Who likes a hotter climate? Northwest mosquitoes
A warming climate has meant better conditions for mosquitoes in much of the Northwest.
A report from the nonprofit Climate Central says mosquito season is now 32 days longer in Seattle than it was 40 years ago.
The season with sufficient warmth and humidity for mosquitoes has grown two weeks longer in Portland and Eugene.
The group analyzed temperature and humidity record at 242 locations in the United States between 1979 and 2022. In nearly three-fourths of the studied locations, mosquito season — with temperatures between 50 and 95 degrees Fahrenheit and relative humidity of at least 42% — increased over that period. In only one-fourth of locations, mostly in the South, where temperatures often exceed 95 degrees, did mosquito season shrink.

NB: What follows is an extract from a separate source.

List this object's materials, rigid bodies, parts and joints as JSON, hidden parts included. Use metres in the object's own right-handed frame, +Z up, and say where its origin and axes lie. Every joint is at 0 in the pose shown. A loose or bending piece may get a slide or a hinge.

“With changing climate, there's winners and losers, and a lot of pest species are winners,” said Aimee Code, who directs the pesticide program at the Portland-based Xerces Society for Invertebrate Conservation. “The warmer the weather, the faster they reproduce.”
Shifting away from the fossil fuels that are heating the planet’s climate would be the surefire way to make the Northwest less amenable to mosquitoes again.
Until that happens, there are ways to fight back against nature’s buzzing bloodsuckers, and they don’t have to involve harmful pesticides.
“These mosquitoes, they're terrible fliers,” Code said. “Just put out a box fan — you don't need to introduce a chemical into the mix.”
A box fan may blow a nuisance into someone else’s yard, but Code says the first line of defense needs to focus on mosquitoes before they are able to fly. Young mosquitoes hatch after 4 to 7 days from stagnant bodies of water, as small as half an inch of water in a soup can left out in the rain.
“Go out there and find that stagnant water that you can dump to avoid those mosquitoes even getting a hold,” Code said.
Code says insecticide spraying and electric bug-zappers are ineffective, since they only kill adults, and they can kill many beneficial insects, from butterflies to honeybees, as well.
In the Northwest, only Spokane has experienced a decreasing mosquito season, dropping by 8 days over the past 43 years, reflecting an increasing frequency of extremely hot conditions in which neither mosquitoes nor humans thrive.